The little treats are basically sugar cookies, but instead of being formed by a rolling pin and cookie cutters, the dough is pressed through a “cookie gun,” also called a cookie press.

Never heard of one? They’re basically like those toys you can buy to enhance your child’s Play-Doh collection. You pick a shape you want your cookie to be, load an empty shaft full of dough and then “press” the dough through a disc template.

If you’ve never used a cookie gun before (or have tried and failed) but have designs on making an army of these little wonders, we’ve got some tips to keep your cookie gun experience from backfiring.

It’s all about the dough. When tackling spritz cookies, make sure you use a recipe specifically suited for a cookie gun. Don’t try to just adapt your favorite sugar cookie recipe. The dough has to be just the right consistency — not too dry, not too wet — to make it unscathed through the chute and well-formed on the cookie sheet.

Thus, be careful your dough doesn’t dry out while you’re working your way through the batch. You may want to keep your bowl of dough covered with a moistened dish towel as you work so that it doesn’t dry out in between “rounds” in your cookie gun.

Taking shape. Cookie guns generally come with several metal template discs for you to use to form your cookies. Some of these work better than others, so you might want to use your first cookie tray as a test for different shapes. Make a row in each design that catches your eye. This will take a bit of time because you’ll be switching out discs, but it’ll be worth it to see what shapes cook up in a way you like and what doesn’t work well for you. You can also play around with decoration and see what you like (see below for suggestions).

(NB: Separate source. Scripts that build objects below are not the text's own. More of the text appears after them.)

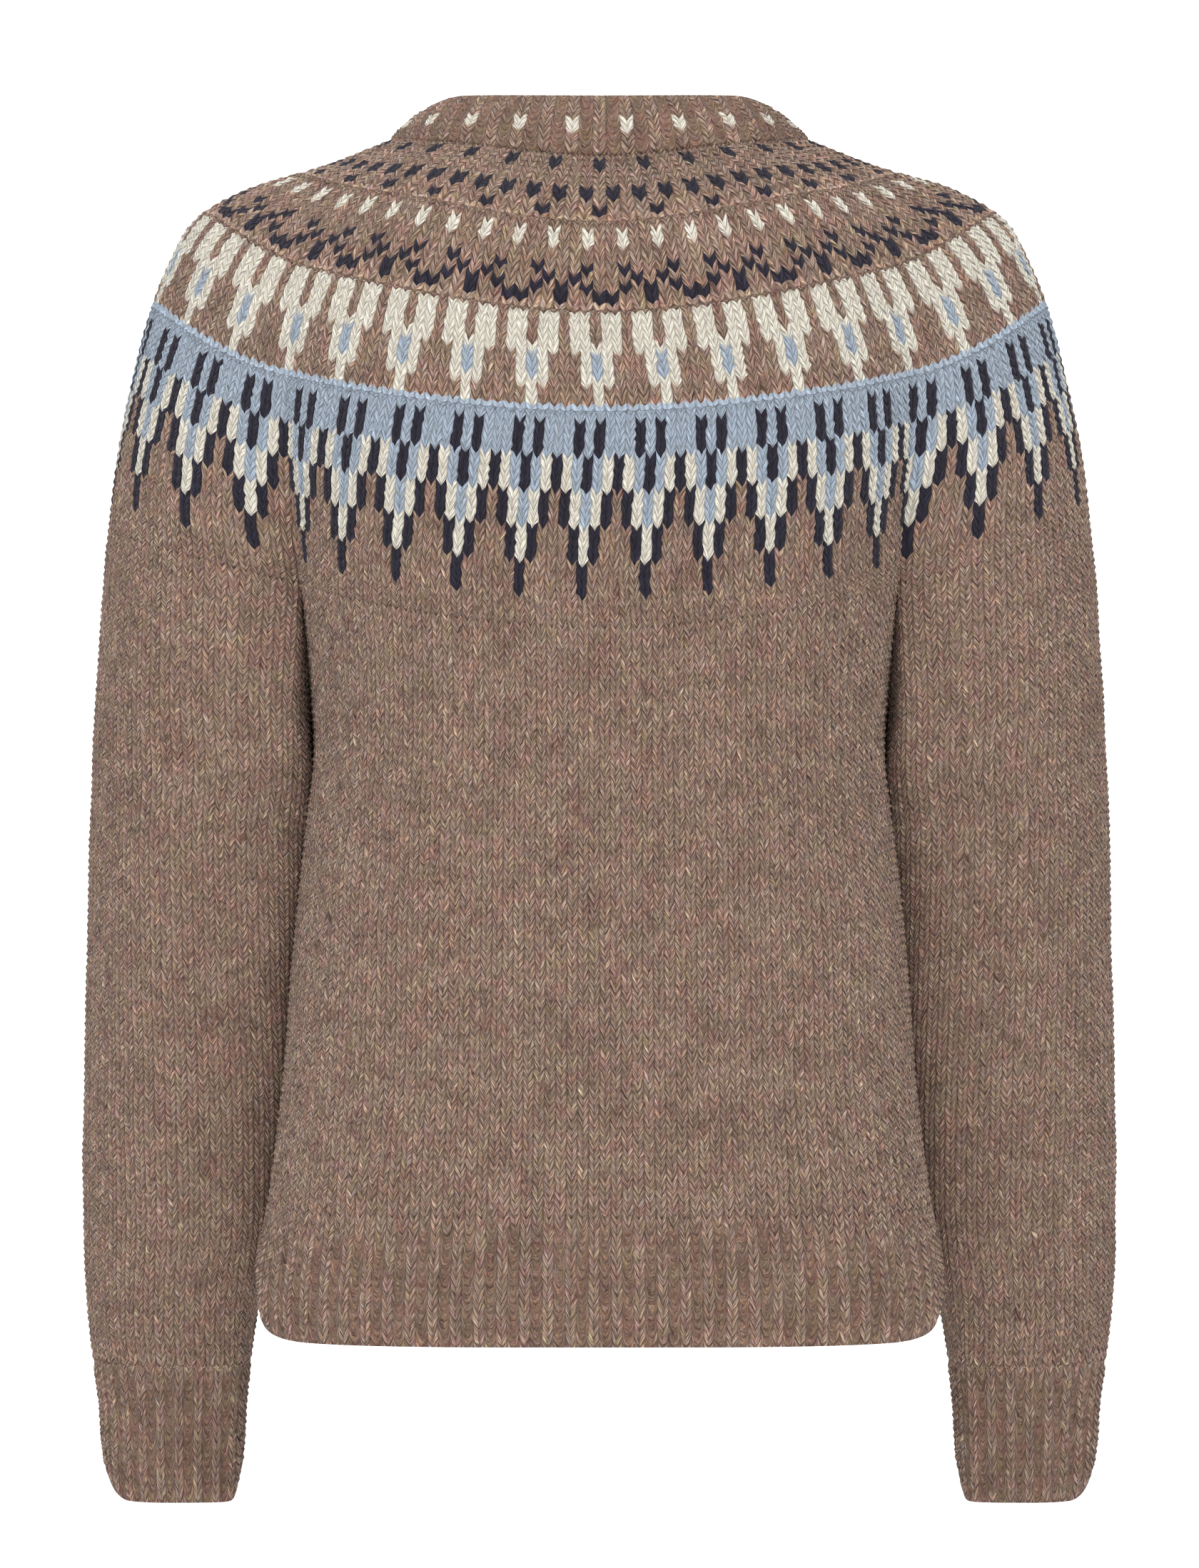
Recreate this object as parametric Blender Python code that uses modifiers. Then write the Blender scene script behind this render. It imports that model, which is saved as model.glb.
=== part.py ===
"""Round-yoke knitted cardigan, worn shape with nobody in it.

Millimetres in the tables, metres in the meshes. The wearer faces -Y, the wearer's left is +X,
and the origin is the centre of the neckline on which the garment hangs.
"""
import math

import bpy
import numpy as np

for old in list(bpy.data.objects):
    bpy.data.objects.remove(old)

MM = 0.001
WALL = 3.0  # thickness of the knitted cloth
SEAM = 0.3  # clearance between two pieces that are sewn together
EDGE = 15.3  # half width of the front opening between the two fronts
BAND = 15.0  # half width of the button band on top
RIB = 1.3  # how far a rib stands out of the wall
Z_HEM_RIB = -512.5  # where the rib of the hem begins
Z_HEM = -572.5
Z_CUFF_RIB = -595.0  # where the rib of the cuff begins
Z_CUFF = -662.0
Z_UNDERARM = -296.0
SLEEVE_POWER = 2.15  # squareness of the sleeve's sections
SLEEVE_FULLER = 1.2  # how much squarer they are where the sleeve lies against the back
HEM_CORNER = 25.0  # how far the lower edge of the hem rises to the side seams
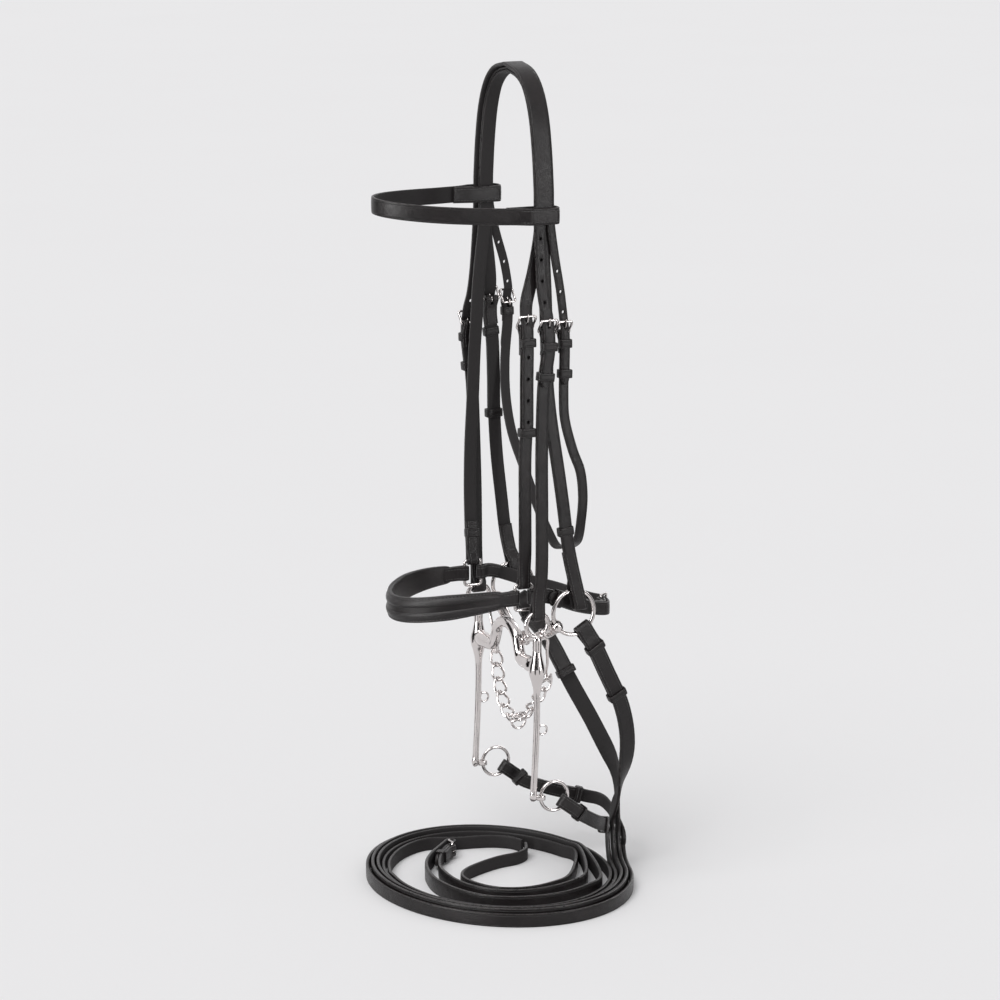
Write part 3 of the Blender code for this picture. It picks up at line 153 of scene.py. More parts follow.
# Worked out from the sizes above
BAR_REACH = BUCKLE_WIRE + GAP + LINED / 2
BILLET_OUT = BAR_REACH + LINED / 2 + GAP + POINT_THICK / 2
CROSS_OUT = 3.0 + POINT_THICK / 2 + GAP + BUCKLE_WIRE
KEEPER_LOW = -0.6
KEEPER_HIGH = BILLET_OUT - BAR_REACH + POINT_THICK / 2 + 0.3
KEEPER_SNUG = 0.4
DEE_REACH = DEE_WIRE + GAP + LINED / 2
DEE_STRAP_X = DEE_HALF_SPAN + DEE_REACH
DEE_STRAP_WIDTH = DEE_WIDE - 2 * DEE_WIRE - 5.6
DEE_TOP = DEE_Z + DEE_TALL / 2 - DEE_WIRE
DEE_HALF_OPENING = DEE_WIDE / 2 - DEE_WIRE
FOOT_Z = EYE_Z - SHANK_DROP - 1.0
FOOT_EYE_Y = -2.0
CURB_RING_Y = FOOT_EYE_Y + CURB_RING_RADIUS
RING_STRAP_X = RING_HALF_SPAN + 4.7

# How a strap's end goes round a bar or a ring: reach, length before it bends back and length laid back
BUCKLE_TURN = (BAR_REACH, 0.5, 26)
THROAT_TURN = (BAR_REACH, 0.8, 24)
RING_TURN = (4.6, 17.0, 58)
SIDES = (("near", 1), ("far", -1))


# Routes and directions

def unit(vector):
    vector = np.asarray(vector, float)
    return vector / np.linalg.norm(vector)


def smooth(points, per=4):
    """A curve through the points, with this many steps between each two."""
    points = np.asarray(points, float)
    padded = np.vstack([2 * points[0] - points[1], points, 2 * points[-1] - points[-2]])
    out = []
    for i in range(1, len(points)):
        p0, p1, p2, p3 = padded[i - 1 : i + 3]
        for t in np.arange(per) / per:
            out.append(0.5 * (2 * p1 + (p2 - p0) * t + (2 * p0 - 5 * p1 + 4 * p2 - p3) * t**2
                              + (3 * p1 - p0 - 3 * p2 + p3) * t**3))
    return np.vstack([out, points[-1]])


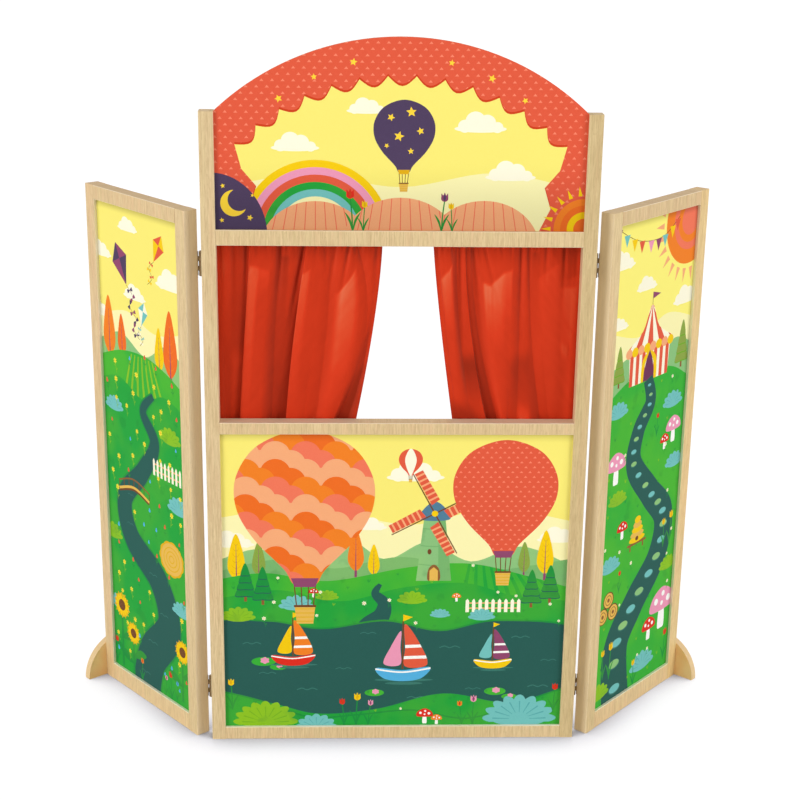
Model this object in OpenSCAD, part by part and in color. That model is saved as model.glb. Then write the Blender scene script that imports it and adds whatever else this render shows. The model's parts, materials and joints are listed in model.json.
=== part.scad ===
// Folding puppet theatre: a centre frame with a stage opening, and two hinged side wings.
// The centre frame stands in the plane y = 0. Its front faces -Y and the floor is z = 0.

/* [Centre frame] */
// Width over the two posts
frame_width = 600; // [520:5:680]
// Height of the posts
post_height = 1038; // [980:1:1100]
// Rise of the arched panel above the posts
arch_rise = 110; // [80:1:160]
// Thickness of every post, stile and rail from front to back
wood_depth = 24; // [22:0.5:30]
// Width of a post seen from the front
post_face = 22; // [20:0.5:30]
// Height of the bottom rail
bottom_rail_height = 22; // [20:0.5:32]
// Underside of the middle rail above the floor
middle_rail_z = 536; // [480:1:600]
// Height of the middle rail
middle_rail_height = 19; // [18:0.5:28]
// Underside of the top rail above the floor
top_rail_z = 837; // [760:1:870]
// Height of the top rail
top_rail_height = 24; // [22:0.5:32]
// Rounding of the long edges of the wood
arris = 1.2; // [0.4:0.1:2]

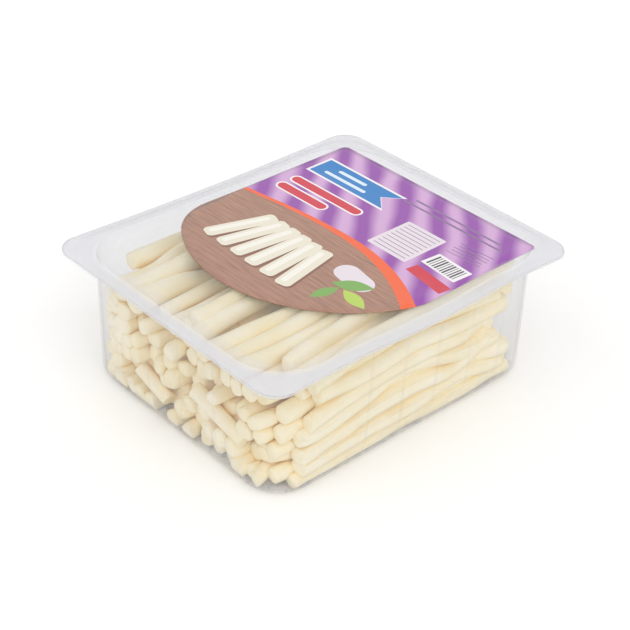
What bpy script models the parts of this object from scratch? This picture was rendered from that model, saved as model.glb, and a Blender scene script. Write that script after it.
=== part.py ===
"""A sealed clear tray of cheese sticks: tub, sealing film, printed label and the packed sticks.

Lengths are in metres. X is the tray's width, Y its length and the way the sticks lie, Z is up.
The origin is the middle of the base, on the surface that the tray stands on.
"""

import math
import random

import bmesh
import bpy
import numpy as np
from mathutils import Vector

MM = 0.001

# The tub
TRAY_WIDTH = 150 * MM
TRAY_LENGTH = 178 * MM
TRAY_HEIGHT = 65 * MM
FLANGE_OVERHANG = 6.5 * MM
FLANGE_CORNER = 10.8 * MM
LIP_WIDTH = 3.5 * MM
LIP_DROP = 0.5 * MM
FLANGE_SPREAD = 1.3
WALL = 0.8 * MM
WALL_SLOPE = math.tan(math.radians(2.2))
WALL_CORNER_TOP = 25 * MM
WALL_CORNER_BASE = 17.5 * MM
BASE_FILLET = 5.4 * MM
MOUTH_RADIUS = 1.6 * MM
CORNER_STEPS = 5

# The upright ribs pressed into the walls
RIB_DEPTH = 0.6 * MM
RIB_WIDTH = 12 * MM
RIB_EDGE = 1 * MM
RIB_FOOT = 10.5 * MM
RIB_TOP = 56 * MM
SIDE_RIBS = [(-41 + 20.5 * k) * MM for k in range(5)]
END_RIBS = [(-40.5 + 23 * k) * MM for k in range(4)]

# The film and the label on it
FILM = 0.3 * MM
GAP = 0.3 * MM
FILM_SAG = 0.8 * MM
SAG_BORDER = 0.34
EDGE_WAVE = 0.9 * MM
EDGE_WAVE_PITCH = 98 * MM
EDGE_DROOP = 1.5 * MM
LABEL_TOP = 76 * MM
LABEL_LEFT = -62 * MM
LABEL_RIGHT = 63.8 * MM
LABEL_CORNER = 3 * MM
LABEL_END = (Vector((-7 * MM, 22.4 * MM)), 73 * MM)
LABEL_SHOULDER = 30 * MM

# Where the lid's sheets are cut so that they can follow its shape
LID_PITCH = 11 * MM
LID_CUTS_Y = [LID_PITCH * k for k in range(-7, 8)]
LID_CUTS_X = [x * MM for x in (-68.5, -45.2, -20, 20, 45.2, 68.5)]
LID_SNAP = 0.8 * MM

# The sticks as they are packed and settle
COLUMNS = 16
LAYERS = 8
MISSING = 6
LOW_COLUMNS = 2
SIDE_COLUMN_PITCH = 8.3 * MM
LAYER_PITCH = 7.5 * MM
FIRST_LAYER = 5 * MM
JITTER = 3 * MM
STICK_RADII = (3.3 * MM, 4.5 * MM)
STICK_CLEARANCE = 0.4 * MM
FILLET_CLEARANCE = 1.2 * MM
HEAP_FLOOR = 1.3 * MM
HEAP_CEILING = 62.6 * MM
STATIONS = [(-84 + 28 * k) * MM for k in range(7)]
SHAKES = [spread * MM for spread in (2.4, 2.2, 2.0, 2.0, 2.2, 2.4, 2.6)]
FIRST_SETTLE = (60, 0.1 * MM)
STATION_SETTLE = (10, 0.05 * MM)
PUSHES = 3
PUSH_SHARE = 0.35
FLOW = 1.2 * MM
FLOW_PITCH = 22 * MM
DRIFT = 0.8
RISES = [rise * MM for rise in (-5, 2.5, 3, 2.5, 1, -2, -3)]
RISE_REACH = 22 * MM
ADDED = [(54 * MM, 35 * MM), (62 * MM, 35 * MM)]
ADDED_RADIUS = 4.1 * MM
THIN_FROM = 49 * MM
THINNING = 0.87
SIDE_SHAKE = 0.5
SEED = 5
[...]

Let yourself do it over. The best thing about the cookie gun method? You can always scrap an ugly cookie, ball it up and shove it back into the shoot with the rest of the dough.

There are two types of cookie guns: manual and mechanical. I have both. I prefer my manual one because I have more control. That said, more control also means more room for error. If you are using a manual gun, you may have to work yourself into a rhythm with each “round” of dough. Some shapes may end up distorted or too thick or too thin. If this happens, keep going until you’ve worked your way through the dough. Then, pick up the misshapen cookies, roll them in a ball and shove the ball back into your gun’s shoot, along with more fresh dough. You don’t have to settle for a misshapen cookie.

Use parchment or a Silpat. In general, spritz cookie recipes make a lot of tiny cookies. The recipe I’ve included here makes six to seven dozen. When working in that volume, and with cookies that bake so quickly, I’ve found that you should do whatever you can to ease the transition between the oven and the cooling rack.

At the top of my list to make this easier? Parchment paper. My preferred method is to have two cookies sheets in the oven and two out of the oven in rotation. But sometimes this isn’t possible, and, even if it is, adding parchment paper or a reusable Silpat to your cookie sheet will help you on a lot of levels. While you could just grease each sheet, adding a removable physical barrier really speeds up time, and allows you to reuse cookie sheets without having to deal with charred dough/sprinkles getting baked on to the pan or screwing up how your second-batch cookies look. Plus, because there is such a fine line between these cookies being perfect and being overdone, the physical barrier most definitely improves your chances of getting through an entire seven-dozen batch without blackened bottoms.

It’s not 100 percent easy. Though you’re using a cookie gun to help you form the cookies, it’s still hard work. If you have a manual one, your hand will tire out. If you have an electric one, it’s a bit easier, but you might find yourself spending a lot of time trying to perfect your cookies because you have less control.

Don’t forget adornment. My preferred spritz cookie adornment is just some colored sugar, sprinkled on top of the cookies before putting them in the oven. I generally just sprinkle red or green colored sugar straight on the unbaked dough, though I know some folks prefer putting an egg wash on the dough first. You can also dip finished cookies in melted milk, dark or white chocolate.

Recipe

Classic Spritz Cookies

3 1/2 cups all-purpose flour

1 teaspoon baking powder

1 1/2 cups butter softened

1 cup granulated sugar

1 egg

2 tablespoons milk

1 teaspoon vanilla extract (clear, if possible)

1/2 teaspoon almond extract (clear, if possible)

Preheat oven to 350 degrees.

In bowl, combine flour and baking powder. In large bowl, beat butter and sugar with electric mixer until light and fluffy. Add egg, milk, vanilla and almond extract; mix well. Gradually add flour mixture to butter mixture; beat until combined. Do not chill. Fill cookie press with dough and with desired disks, press cookies onto ungreased cookie sheet.

Bake 10-12 minutes or until edges are light golden brown. Cool 2 minutes on cookie sheet on cooling rack. Remove from sheet; cool completely. Yields 7-8 dozen cookies.

Note: Serve them plain, sprinkled with decorations or sugars, frosted or dipped in melted candy!